What the three outliers share is not a great opening line. Two of the three open with the template word "Exceptional." What they share is that by the end of sentence three, each one has named at least one fact that only applies to that specific property. A dollar amount, a named brand, a measurement, a year, or a confirmed benefit. The other 156 outputs across the three datasets do not do that by sentence three. ChatGPT's outputs do not do it in the first paragraph.

The three-sentence rule

Here is the action.

Open your last listing. Count three sentences. In those three sentences, at least one of the following must appear: a dollar amount, a named brand, a measurement, a year, or a confirmed benefit. "Confirmed benefit" means a specific thing the property does for the buyer that is not a vague adjective. "Energy-efficient windows" is an adjective. "$45,000 Pella windows with transferable warranty" is a confirmed benefit.

If your first three sentences do not contain one of the five, rewrite.

That is it. That is the rule. You do not need to write a clever opening. You do not need to avoid the template words. You need to make sure that when a buyer has read for five seconds, they have encountered a specific, property-unique fact.

Zillow's 2018 research analyzed 3.6 million home sales and found that listings mentioning specific features earned sellers a 29 percent higher sale price than listings without those terms. Not 2 percent. Twenty-nine. The commercial evidence for specificity is extraordinarily strong. The three-sentence rule just makes it habitual.

What to do this week

Four actions. They take about thirty minutes total.

  1. Pull your last five listings. Not your favorites. The last five in chronological order.
  2. For each, count to the end of sentence three. Highlight any phrase that is a dollar amount, a named brand, a measurement, a year, or a confirmed benefit.
  3. Count the listings where no highlights appear. If more than zero, the rule is not habit yet.
  4. Before you publish your next listing, run the same check.
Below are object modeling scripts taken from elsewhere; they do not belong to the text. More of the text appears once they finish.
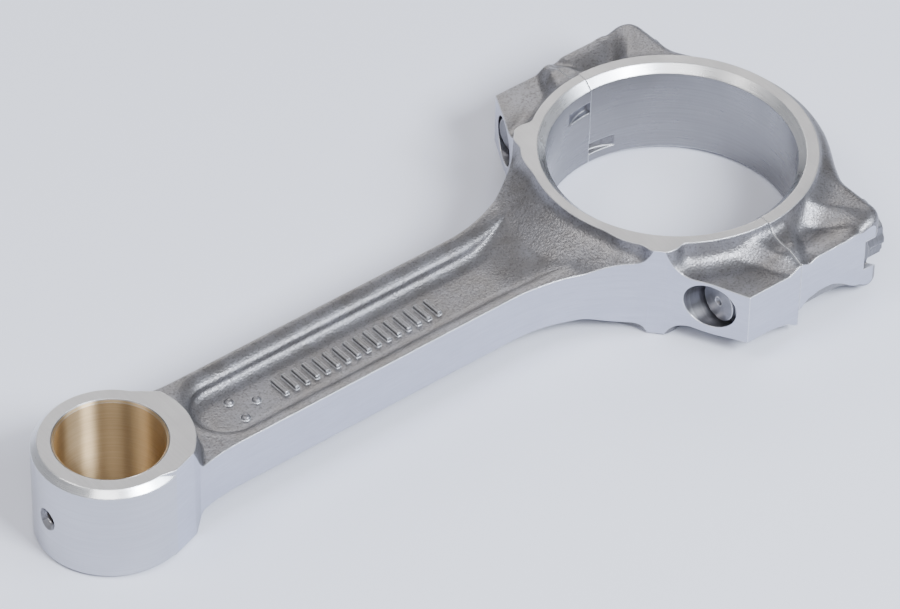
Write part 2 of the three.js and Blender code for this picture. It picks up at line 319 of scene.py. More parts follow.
def cap_edge(x, y):
    """Distance outwards from the cap's forged outline."""
    side_stock = 0.3
    boss_root, gusset_root = 22, 14
    gusset_x, gusset_u, gusset_out, gusset_inset = 0.894, 0.447, 35.6, 0.2
    boss_fillet, gusset_fillet = 1.5, 1.0
    u = np.abs(y)
    crown = np.hypot(x, u) - CROWN_R
    corner = np.hypot(
        np.maximum(x - CAP_END_X + CAP_CORNER, 0),
        np.maximum(u - BOSS_HALF_WIDTH - side_stock + CAP_CORNER, 0),
    ) - CAP_CORNER
    boss = np.maximum(corner, boss_root - u)
    gusset = gusset_x * x + gusset_u * u - gusset_out
    gusset = np.maximum(gusset, gusset_root - u) + gusset_inset
    return soft_min(soft_min(crown, boss, boss_fillet), gusset, gusset_fillet)


# ---- Surfaces from a field on a grid ----

def surface_of(field, low, high, step):
    """The field's zero surface as welded quads, with corners moved onto the surface."""
    axes = [np.arange(a, b + step, step) for a, b in zip(low, high)]
    shape = [len(a) for a in axes]
    x, y = np.meshgrid(axes[0], axes[1], indexing="ij")
    values = field(x[:, :, None], y[:, :, None], axes[2][None, None, :])
    inside = values < 0
    corners = [(i, j, k) for i in (0, 1) for j in (0, 1) for k in (0, 1)]

    def cell(array, at):
        return array[tuple(slice(a, n - 1 + a) for a, n in zip(at, shape))]

    count = sum(cell(inside, c).astype(np.int8) for c in corners)
    mixed = (count > 0) & (count < 8)
    cells = np.argwhere(mixed)
    number = np.full(mixed.shape, -1, np.int64)
    number[mixed] = np.arange(len(cells))

    total = np.zeros((len(cells), 3))
    hits = np.zeros(len(cells))
    for axis in range(3):
        for start in [c for c in corners if c[axis] == 0]:
            end = tuple(v + (a == axis) for a, v in enumerate(start))
            a = values[tuple((cells + start).T)]
            b = values[tuple((cells + end).T)]
            crossed = (a < 0) != (b < 0)
            t = np.where(crossed, a / np.where(crossed, a - b, 1), 0)
            point = cells + np.array(start, float)
            point[:, axis] += t
            total[crossed] += point[crossed]
            hits[crossed] += 1
    vertices = np.array([a[0] for a in axes]) + total / hits[:, None] * step

    faces = []
    for axis in range(3):
        ahead = [slice(None)] * 3
        behind = [slice(None)] * 3
        ahead[axis], behind[axis] = slice(1, None), slice(None, -1)
        change = inside[tuple(behind)].astype(np.int8) - inside[tuple(ahead)]
        edges = np.argwhere(change != 0)
        p, q = [a for a in range(3) if a != axis]
        limits = np.array(mixed.shape)
        keep = (edges[:, p] > 0) & (edges[:, q] > 0)
        keep &= (edges[:, p] < limits[p]) & (edges[:, q] < limits[q])
        edges = edges[keep]
        outward = change[tuple(edges.T)] > 0
        ring = []
        for dp, dq in ((0, 0), (1, 0), (1, 1), (0, 1)):
            c = edges.copy()
            c[:, p] -= dp
            c[:, q] -= dq
            ring.append(number[tuple(c.T)])
        quads = np.stack(ring, 1)
        turn = outward if axis != 1 else ~outward
        quads[~turn] = quads[~turn][:, ::-1]
        faces.append(quads)

    def value(v):
        return field(v[:, 0], v[:, 1], v[:, 2])

    tiny, rounds, furthest = 0.01, 4, 0.2
    for _ in range(rounds):
        here = value(vertices)
        slope = np.stack([
            (value(vertices + tiny * unit) - here) / tiny for unit in np.eye(3)
        ], 1)
        size = np.maximum((slope ** 2).sum(1), 1)
        move = -slope * (here / size)[:, None]
        length = np.linalg.norm(move, axis=1, keepdims=True)
        vertices = vertices + move * np.minimum(1, furthest / np.maximum(length, 1e-9))
    return vertices, np.concatenate(faces)


def mesh_of(name, vertices, faces):
    mesh = bpy.data.meshes.new(name)
    corners = [tuple(v) for v in vertices]
    mesh.from_pydata(corners, [], [tuple(int(i) for i in f) for f in faces])
    mesh.update()
    return mesh


# ---- Solids to cut and join with ----

def prism(outline, low, high):
    """A closed outline, anticlockwise from above, between two heights."""
    n = len(outline)
    vertices = [(x, y, z) for z in (low, high) for x, y in outline]
    faces = [list(range(n))[::-1], list(range(n, 2 * n))]
    faces += [[i, (i + 1) % n, n + (i + 1) % n, n + i] for i in range(n)]
    return mesh_of("prism", vertices, faces)


def turned(profile, sides, centre=(0, 0, 0), along="z"):
    """Rows of (radius, height) turned about an axis. A radius of 0 closes an end.

    A radius may be a list with one number for each side, for sections that aren't round.
    """
    angle = np.arange(sides) * 2 * np.pi / sides
    vertices, rows = [], []
    for radius, height in profile:
        start = len(vertices)
        if np.ndim(radius) == 0 and radius == 0:
            rows.append([start])
            vertices.append((0, 0, height))
            continue
        rows.append(range(start, start + sides))
        level = angle * 0 + height
        ring = np.stack([radius * np.cos(angle), radius * np.sin(angle), level], 1)
        vertices.extend(ring.tolist())
    pairs = list(zip(rows[:-1], rows[1:]))
    if len(rows[0]) > 1 and len(rows[-1]) > 1:
        pairs.append((rows[-1], rows[0]))
    faces = []
    for low, high in pairs:
        for i in range(sides):
            j = (i + 1) % sides
            if len(low) == 1:
                faces.append([low[0], high[j], high[i]])
            elif len(high) == 1:
                faces.append([low[i], low[j], high[0]])
            else:
                faces.append([low[i], low[j], high[j], high[i]])
    v = np.array(vertices, float)
    if along == "x":
        v = v[:, [2, 0, 1]]
    return mesh_of("turned", v + np.array(centre, float), faces)


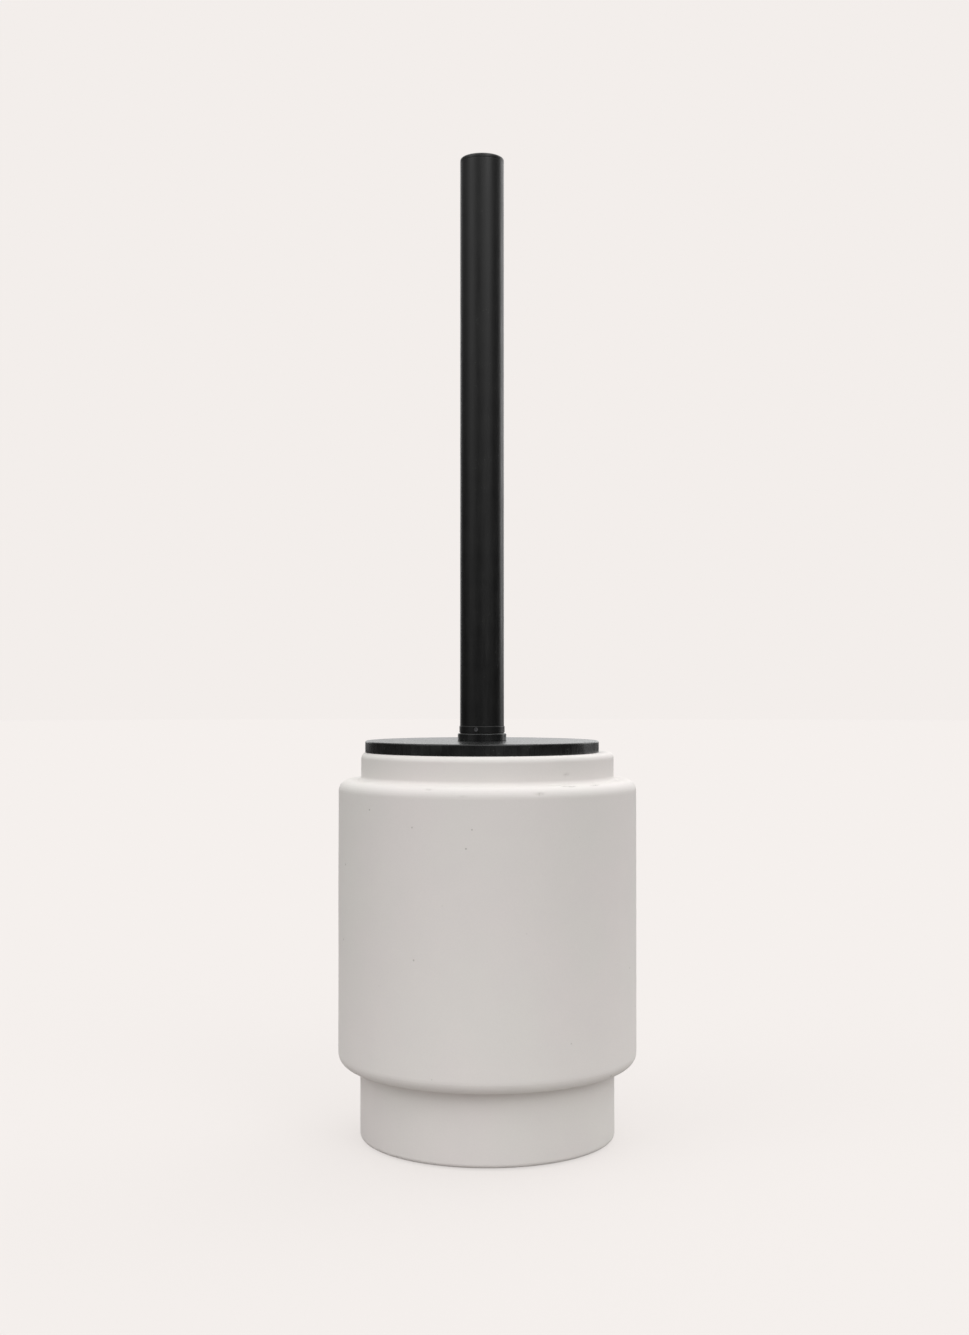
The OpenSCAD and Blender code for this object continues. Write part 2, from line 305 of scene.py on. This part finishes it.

If sentence three is still vague, rewrite sentence three until a specific fact lands.

That is the entire change. No tool, no process, no template. A thirty-minute audit and a habit.

The honest note on tools

Every tool that writes listing descriptions has to decide what happens before the writing starts. ChatGPT's answer is: nothing. You hand it the MLS block, it generates text. The model has no mechanism for deciding which facts matter enough to land in the first three sentences. It optimizes for plausibility against the corpus average, which means the opening is whatever the corpus average opens with.

Montaic's answer is that a fact-surfacing layer runs before the writing layer. The tool identifies the specific, property-unique facts first and makes sure they are in the writing context when the draft begins. That is why both Montaic 7 out of 10 outputs have their specificity landing by sentence two even when sentence one is generic. The tool had the facts in hand when the draft started. ChatGPT did not.

This is not a claim that Montaic writes great openings. Both Montaic 7s open with the template word "Exceptional." This is a claim that Montaic's architecture makes the three-sentence rule easier to satisfy by default, and the score distribution reflects that: ChatGPT zero outputs above 4 out of 10, Montaic two outputs above 6 out of 10. The tools are solving different problems even though they both produce text.

The next piece in this series will run the voice-locked version of the Nashville 53 experiment, where Montaic's style layer is calibrated against an agent's own past listings. We expect the opening-word template pattern to drop significantly in that run because the style layer has specific word choices to pull from. Until then, the three-sentence rule is available to every agent for free. It does not require Montaic. It requires thirty minutes.

ChatGPT's 96 percent opening phrase is not a quirk. It is the most visible evidence of a tool that cannot distinguish one property from another. The tool is not broken. The tool is working exactly as trained. The training just happens to be unsuited to the task.

The fix is not a better prompt. The fix is a habit that runs before the prompt. Three sentences. One specific fact. Monday morning.